One approach could be catch the particular tool failure (try ... except construct in a run section or return code handling in a shell section) and generate a dummy output file for the corresponding rule, and have the downstream rules "propagate" dummy file generation based on a test identifying the rule's input as such a dummy file.
Another approach could be to pre-process the data outside of your snakemake workflow to determine which input to skip, and then use some filtering on the wildcards combinations as described here: https://stackoverflow.com/a/41185568/1878788.
I've been trying to find a solution to this issue as well.
Thus far I think I've identified a few potential solution but have yet to be able to correctly implement them.

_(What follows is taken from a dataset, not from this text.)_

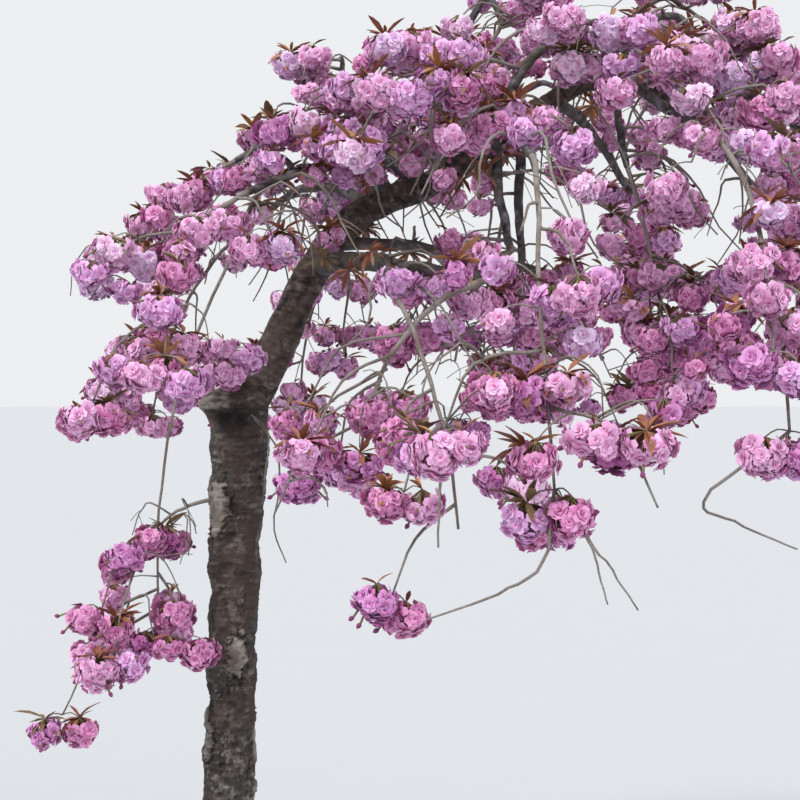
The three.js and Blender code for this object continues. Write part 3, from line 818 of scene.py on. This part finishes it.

I use seqkit stats to quickly generate a txt file and use the num_seqs column to filter with. You can write a quick pandas function to return a list of files which pass your threshold, and I use config.yaml to pass the minimum read threshold:
def get_passing_fastq_files(wildcards):
qc = pd.read_table('fastq.stats.txt').fillna(0)
passing = list(qc[qc['num_seqs'] > config['minReads']]['file'])
return passing
Trying to implement that as an input function in Snakemake has been an esoteric nightmare to be honest. Probably my own lack of nuanced understand about the Wildcards object.
I think the use of a checkpoint is also necessary in the process to force Snakemake to recompute the DAG after filtering samples out. Haven't been able to connect all the dots yet however, and I'm trying to avoid janky solutions that use token files etc.